TheFamily Papers #027
By Nicolas Colin (Co-Founder & Partner) | TheFamily
Lots of great historical views of the complexity of human economic and political systems, but little investigation or consideration of the real systemic issues present.
I am no fan of UBI as a long term solution to anything, and it may be a useful transition strategy to take us from a competitive scarcity based system to a cooperative abundance based system.
Two key factors are present that this article ignores.
1/ Technology is doubling in computational capacity every year. As our ability to automate processes moves more from the information side into the manufacturing side, then we gain the ability to produce whatever can be fully automated in universal abundance. Anything universally abundant has zero market value?—?evidence the air we breath, arguably the most valuable thing to any one of us, yet of no market value.
Markets and their denominative value measure money are a scarcity based measure of value. Anything capable of producing universal abundance has a negative value if one is measuring the flow of money and profit (universal abundance reduces money flow, even as it increases the amount of goods and service present). Thus we observe the expansion of mechanisms to limit universal abundance (arguably any Intellectual Property (IP) law that lasts more than 5 years).

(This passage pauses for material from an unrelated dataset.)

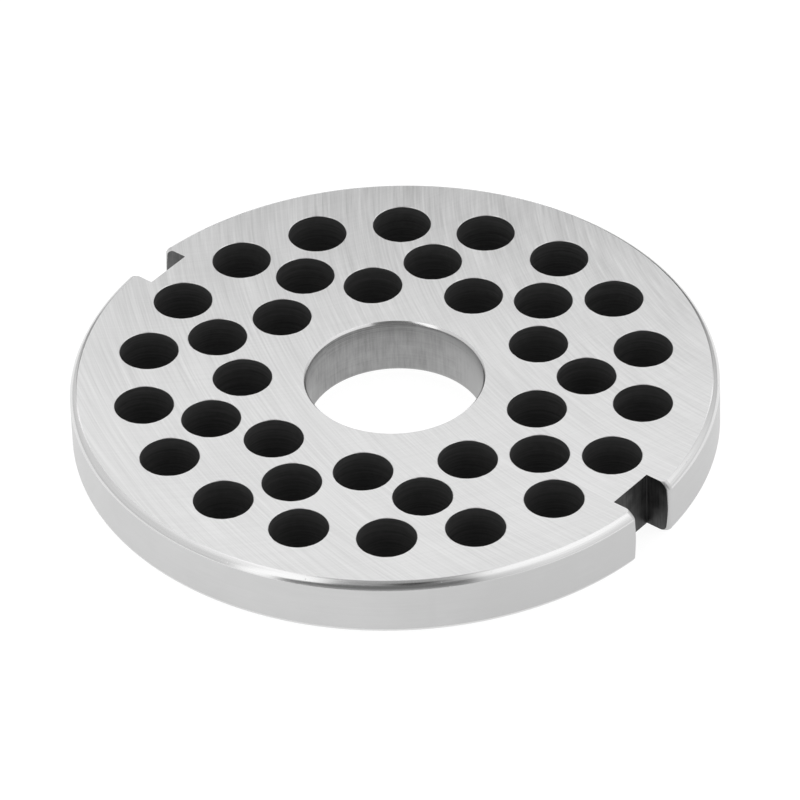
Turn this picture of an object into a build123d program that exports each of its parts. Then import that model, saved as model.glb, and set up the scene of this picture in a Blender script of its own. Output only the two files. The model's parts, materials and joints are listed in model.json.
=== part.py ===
from build123d import *

import os
from math import cos, hypot, pi, radians

# Meat grinder plate: a hardened steel disc, turned, drilled and slotted from one piece.
#
# The plate is one solid. It has a plain centre bore for the knife's spindle, three
# rings of through holes for the meat, and two slots in the rim that hold it against
# turning in the grinder's head.
#
# Frame: millimetres, +Z up, origin at the centre of the back face. The cutting face
# is on top. The first slot lies on +X and the second opposite it.

# ---------------------------------------------------------------- driving dimensions
# Disc
plate_diameter = 82.0
plate_thickness = 7.7
front_edge_radius = 1.0  # rounding between the rim and the cutting face
back_edge_chamfer = 0.4  # between the rim and the back face

# Centre bore
bore_diameter = 22.4
bore_front_chamfer = 0.35
bore_back_chamfer = 0.2

# Meat holes
hole_diameter = 7.5
rim_land = 5.45  # solid metal between the rim and the outer holes
hub_land = 4.25  # solid metal between the bore and the inner holes
pitch_ratio = 1.48  # spacing along the outer ring, in hole diameters
pattern_angle = 7.0  # from the first slot round to the first outer hole, degrees

# Locating slots
slot_count = 2
slot_width = 6.7
slot_depth = 3.7
slot_mouth_radius = 0.25  # broken edges where the slots open through the rim

# ---------------------------------------------------------------- derived dimensions
plate_radius = plate_diameter / 2
bore_radius = bore_diameter / 2
hole_radius = hole_diameter / 2

outer_ring_radius = plate_radius - rim_land - hole_radius
inner_ring_radius = bore_radius + hub_land + hole_radius

# The outer ring holds an even number of holes. The middle and inner rings hold half
# as many each: a middle hole faces every second gap of the outer ring, and an inner
# hole faces the gaps between those.
inner_count = round(pi * outer_ring_radius / (pitch_ratio * hole_diameter))
outer_count = 2 * inner_count
outer_step = 360 / outer_count
half_step = outer_step / 2

# The middle ring leaves equal webs to its outer and to its inner neighbours, which
# stand half a step and a whole step of the outer ring away from it.
middle_ring_radius = (outer_ring_radius**2 - inner_ring_radius**2) / (
    2 * outer_ring_radius * cos(radians(half_step))
    - 2 * inner_ring_radius * cos(radians(outer_step))
)

# Each ring: its radius, its number of holes and the angle of its first hole
rings = [
    (outer_ring_radius, outer_count, pattern_angle),
    (middle_ring_radius, inner_count, pattern_angle - half_step),
    (inner_ring_radius, inner_count, pattern_angle + half_step),
]

# Sides of the half section, as places in a sorted list
BORE_SIDE, RIM_SIDE = 0, -1
BACK, FRONT = 0, -1


def corner(half_section, side, face):
    """The corner of the half section at the bore or the rim, on one of the faces."""
    return half_section.vertices().group_by(Axis.X)[side].sort_by(Axis.Y)[face]


def at_slot_mouth(edge):
    """Whether an edge runs up the rim at a slot's mouth, on the straight or the rounded part."""
    distance = hypot(edge.center().X, edge.center().Y)
    return edge.geom_type != GeomType.CIRCLE and distance > plate_radius - slot_depth / 2


# ---------------------------------------------------------------- the plate
with BuildPart() as grinder_plate:
    # Turned blank: the half section of the ring, turned once round the axis
    with BuildSketch(Plane.XZ) as section:
        with Locations((bore_radius, 0)):
            Rectangle(plate_radius - bore_radius, plate_thickness, align=(Align.MIN, Align.MIN))
        chamfer(corner(section, BORE_SIDE, BACK), length=bore_back_chamfer)
        chamfer(corner(section, BORE_SIDE, FRONT), length=bore_front_chamfer)
        chamfer(corner(section, RIM_SIDE, BACK), length=back_edge_chamfer)
        fillet(corner(section, RIM_SIDE, FRONT), radius=front_edge_radius)
    revolve(axis=Axis.Z)

    # Meat holes: three rings drilled right through
    for ring_radius, hole_count, first_angle in rings:
        with PolarLocations(ring_radius, hole_count, start_angle=first_angle):
            Hole(hole_radius)

    # Locating slots: milled across the rim, open outwards and on both faces
    with BuildSketch():
        with PolarLocations(plate_radius, slot_count):
            Rectangle(2 * slot_depth, slot_width)
    extrude(amount=plate_thickness, mode=Mode.SUBTRACT)
    fillet(grinder_plate.edges().filter_by(at_slot_mouth), radius=slot_mouth_radius)

# ---------------------------------------------------------------- export
grinder_plate.part.label = "grinder_plate"

os.makedirs("parts", exist_ok=True)
export_step(grinder_plate.part, "parts/grinder_plate.step")

print(f"rings at {outer_ring_radius:.2f}, {middle_ring_radius:.2f} and {inner_ring_radius:.2f} mm")
print(f"holes: {outer_count} + {inner_count} + {inner_count}")
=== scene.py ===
# %% [markdown]
# # A meat grinder plate
#
# The plate is a hardened steel disc with a plain bore in the middle, three rings of
# drilled holes and two slots in its rim. The knife turns against its front face, so
# that face is ground flat. The rim is turned, its edges are polished round, and the
# holes keep the dark scale of the quench.
#
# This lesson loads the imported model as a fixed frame, works out one fine mesh for the
# plate, and gives each surface the finish that its tool left on it.

# %% Load the frame
import json
from math import cos, pi, radians, sin

import bpy
import numpy as np
from mathutils import Matrix, Quaternion, Vector
from mathutils.geometry import delaunay_2d_cdt


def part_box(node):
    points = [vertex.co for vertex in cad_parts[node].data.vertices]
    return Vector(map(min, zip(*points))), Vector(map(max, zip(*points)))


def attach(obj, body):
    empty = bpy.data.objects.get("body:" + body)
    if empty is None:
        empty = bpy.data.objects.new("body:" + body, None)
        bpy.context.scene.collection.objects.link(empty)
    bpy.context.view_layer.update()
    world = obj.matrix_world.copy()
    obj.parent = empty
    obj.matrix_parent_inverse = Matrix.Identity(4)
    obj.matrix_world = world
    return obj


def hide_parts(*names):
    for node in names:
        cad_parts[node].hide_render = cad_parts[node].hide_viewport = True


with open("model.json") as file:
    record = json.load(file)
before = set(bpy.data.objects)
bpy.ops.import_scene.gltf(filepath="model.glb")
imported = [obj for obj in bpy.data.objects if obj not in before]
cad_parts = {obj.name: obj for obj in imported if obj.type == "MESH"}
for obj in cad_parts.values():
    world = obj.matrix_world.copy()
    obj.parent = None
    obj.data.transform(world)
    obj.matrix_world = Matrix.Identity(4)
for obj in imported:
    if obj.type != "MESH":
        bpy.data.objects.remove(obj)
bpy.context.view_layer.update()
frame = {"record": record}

# %% [markdown]
# ## The sizes
#
# A mesh that stands for a solid has to keep its form, so the main sizes are read from
# the frame: the radius and the thickness from the solid's box, the bore, the holes and
# the slots' floors from the record's mounts. Only what neither holds is named here.
# Blender works in metres, so the millimetres of a workshop drawing are scaled once.

# %% Driving sizes
MM = 0.001
low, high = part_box("grinder_plate")
mounts = {mount["name"]: mount for mount in frame["record"]["mounts"]}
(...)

2/ As technology moves deeper into modelling the biochemistry of human cells, we will stop then reverse the negative effects of aging. Once age related sources of risk to life are removed, then focus will move to other categories of risk. The social risk from perceived injustice will be highest on that list, though it may find expression in a vast array of technical forms of mass destruction.
That is not to say that everyone needs to have the same, few if anyone expects that, and it is a demand for a high minimum level of access to all the basics of food, accommodation, educations, communication, transportation, medical care, and the basic technologies that make life interesting.
We need to face the reality that we are a fundamentally cooperative species of social ape.
We need to acknowledge the reality that all major advances in the evolution of complexity in living systems are characterised by new levels of cooperation, and all cooperative systems require levels of attendant strategies to prevent overrun by cheating strategies (arguably most of our finance and political systems are currently dominated by “cheating” strategies).
If we as individuals really are interested in our own long term self interest, then we need to acknowledge the social reality that live in, and acknowledge the social and environmental responsibilities that come with the many freedoms we enjoy.
Sure, we need to understand history, and we also need to understand the power of exponential change, and the power of fully automated systems, and how evolution works, what it means to be part of a complex evolving system that is constantly inventing and exploring new dimensions for which there is no history.
The is no historical precedent for the technological abundance we can now deliver.
For most of human history most people have needed to work just to create enough food. Now less than 2% of people are directly involved in the production of food, and that number will continue to reduce as technology continues to increase in power.
There is no need for anyone, anywhere on this planet, to experience poverty, other than our social addiction to patterns that worked in the past, but are not appropriate to our present or future.